### Information supplied
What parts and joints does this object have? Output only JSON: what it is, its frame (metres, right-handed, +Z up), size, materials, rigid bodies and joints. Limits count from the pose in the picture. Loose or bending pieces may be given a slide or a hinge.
==
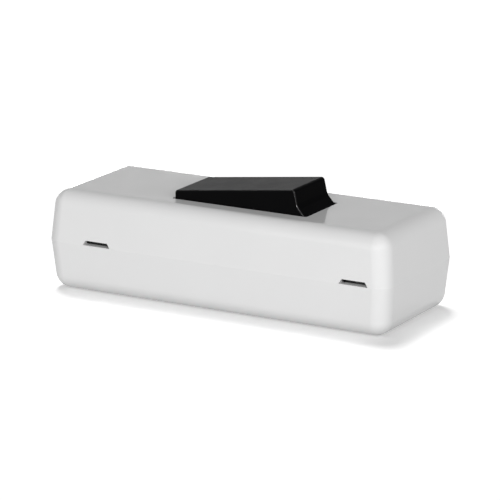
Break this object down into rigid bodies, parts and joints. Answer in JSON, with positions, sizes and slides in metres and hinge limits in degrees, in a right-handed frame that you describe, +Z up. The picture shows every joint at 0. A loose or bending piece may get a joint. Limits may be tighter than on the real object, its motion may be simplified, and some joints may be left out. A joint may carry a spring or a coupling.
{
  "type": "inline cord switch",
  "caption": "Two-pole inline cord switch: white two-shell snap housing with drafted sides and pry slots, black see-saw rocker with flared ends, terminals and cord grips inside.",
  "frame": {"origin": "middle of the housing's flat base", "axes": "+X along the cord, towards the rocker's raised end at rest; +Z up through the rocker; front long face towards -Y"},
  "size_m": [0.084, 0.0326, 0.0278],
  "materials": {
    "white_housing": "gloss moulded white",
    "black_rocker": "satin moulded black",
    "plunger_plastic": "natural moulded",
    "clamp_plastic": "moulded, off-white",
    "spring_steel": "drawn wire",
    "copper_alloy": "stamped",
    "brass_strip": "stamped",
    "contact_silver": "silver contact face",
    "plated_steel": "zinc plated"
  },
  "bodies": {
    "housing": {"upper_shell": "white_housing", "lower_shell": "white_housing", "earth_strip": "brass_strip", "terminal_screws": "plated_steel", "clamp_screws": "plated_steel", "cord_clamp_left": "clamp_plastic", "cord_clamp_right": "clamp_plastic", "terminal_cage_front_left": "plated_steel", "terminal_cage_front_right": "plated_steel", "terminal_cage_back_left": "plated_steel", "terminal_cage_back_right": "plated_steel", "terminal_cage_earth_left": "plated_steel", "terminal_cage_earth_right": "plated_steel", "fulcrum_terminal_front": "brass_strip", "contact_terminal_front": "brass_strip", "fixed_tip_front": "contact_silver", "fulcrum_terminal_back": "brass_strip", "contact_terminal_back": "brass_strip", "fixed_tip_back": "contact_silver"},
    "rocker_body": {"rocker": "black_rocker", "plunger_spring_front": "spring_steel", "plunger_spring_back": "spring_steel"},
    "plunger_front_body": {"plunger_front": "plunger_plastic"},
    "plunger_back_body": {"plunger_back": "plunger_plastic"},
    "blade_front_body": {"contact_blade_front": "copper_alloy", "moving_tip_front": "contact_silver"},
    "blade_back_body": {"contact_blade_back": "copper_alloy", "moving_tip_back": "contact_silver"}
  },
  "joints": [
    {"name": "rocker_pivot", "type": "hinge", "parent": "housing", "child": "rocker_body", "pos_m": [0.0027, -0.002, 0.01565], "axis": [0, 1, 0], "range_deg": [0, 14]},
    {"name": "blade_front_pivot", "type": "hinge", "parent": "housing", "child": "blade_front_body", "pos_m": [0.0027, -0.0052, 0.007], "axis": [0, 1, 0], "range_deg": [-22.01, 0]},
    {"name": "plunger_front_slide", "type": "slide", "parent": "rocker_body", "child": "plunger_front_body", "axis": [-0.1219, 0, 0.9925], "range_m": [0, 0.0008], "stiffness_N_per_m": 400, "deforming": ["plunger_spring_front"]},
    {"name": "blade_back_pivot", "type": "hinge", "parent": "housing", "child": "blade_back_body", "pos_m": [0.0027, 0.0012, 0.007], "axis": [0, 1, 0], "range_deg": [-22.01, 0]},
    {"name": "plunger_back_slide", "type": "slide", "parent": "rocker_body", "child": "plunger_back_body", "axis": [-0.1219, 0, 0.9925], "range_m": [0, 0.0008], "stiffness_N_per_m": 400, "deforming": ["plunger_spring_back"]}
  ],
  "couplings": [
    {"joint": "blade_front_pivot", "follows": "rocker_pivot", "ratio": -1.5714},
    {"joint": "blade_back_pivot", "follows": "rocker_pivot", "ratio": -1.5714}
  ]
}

### Given task
Using the records above, list each line that includes "joints".

### Response to the task
What parts and joints does this object have? Output only JSON: what it is, its frame (metres, right-handed, +Z up), size, materials, rigid bodies and joints. Limits count from the pose in the picture. Loose or bending pieces may be given a slide or a hinge.
Break this object down into rigid bodies, parts and joints. Answer in JSON, with positions, sizes and slides in metres and hinge limits in degrees, in a right-handed frame that you describe, +Z up. The picture shows every joint at 0. A loose or bending piece may get a joint. Limits may be tighter than on the real object, its motion may be simplified, and some joints may be left out. A joint may carry a spring or a coupling.
  "joints": [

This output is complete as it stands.